An Empirical Study of
Different Branching Strategies for Constraint Satisfaction Problems.
MMath thesis, University of Waterloo, School of Computer Science, 2004.
Many real life problems can be formulated as constraint satisfaction problems (CSPs). Backtracking search algorithms are usually employed to solve CSPs and in backtracking search the choice of branching strategies can be critical since they specify how a search algorithm can instantiate a variable and how a problem can be reduced into subproblems; that is, they define a search tree. In spite of the apparent importance of the branching strategy, there have been only a few empirical studies about different branching strategies and they all have been tested exclusively for numerical constraints. In this thesis, we employ the three most commonly used branching strategies in solving finite domain CSPs.
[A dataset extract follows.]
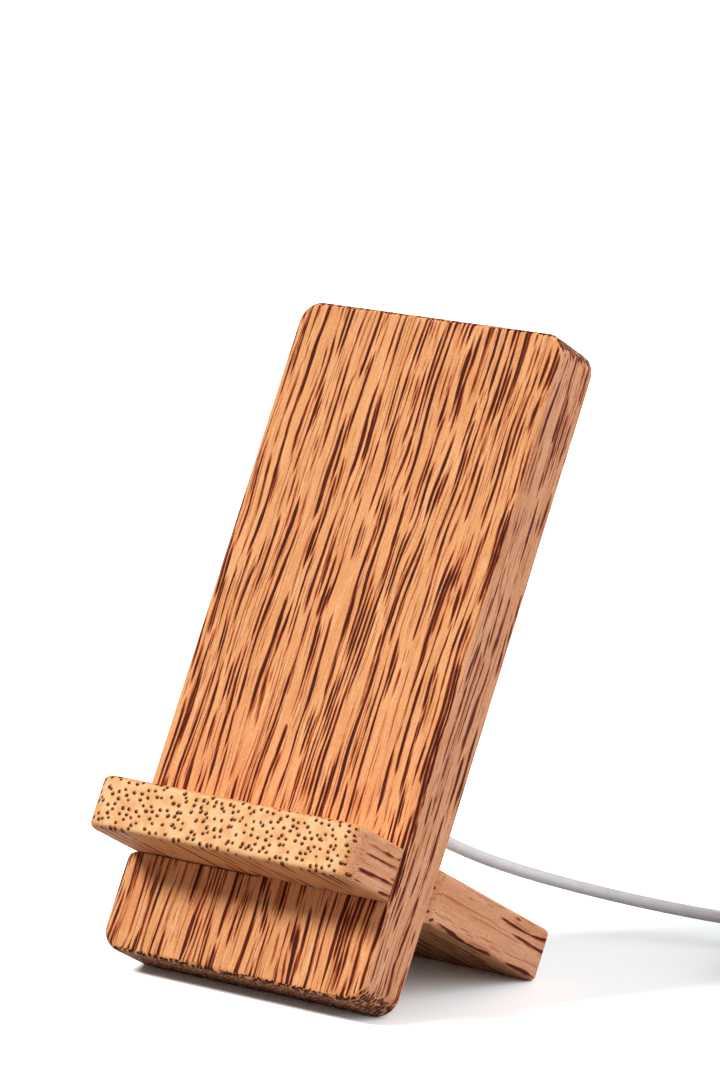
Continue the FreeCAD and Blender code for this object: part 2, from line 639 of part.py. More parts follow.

These branching strategies are described as follows: first, a branching strategy with strong commitment assigns its variables in the early stage of the search as in k-Way branching; second, 2-Way branching guides a search by branching one side with assigning a variable and the other with eliminating the assigned value; third, the domain splitting strategy, based on the least commitment principle, branches by dividing a variable's domain rather than by assigning a single value to a variable. In our experiments, we compared the efficiency of different branching strategies in terms of their execution times and the number of choice points in solving finite domain CSPs. Interestingly, our experiments provide evidence that the choice of branching strategy for finite domain problems does not matter much in most cases---provided we are using an effective variable ordering heuristic---as domain splitting and 2-Way branching end up simulating k-Way branching. However, for an optimization problem with large domain size, the branching strategy with the least commitment principle can be more efficient than the other strategies. This empirical study will hopefully interest other practitioners to take different branching schemes into consideration in designing heuristics.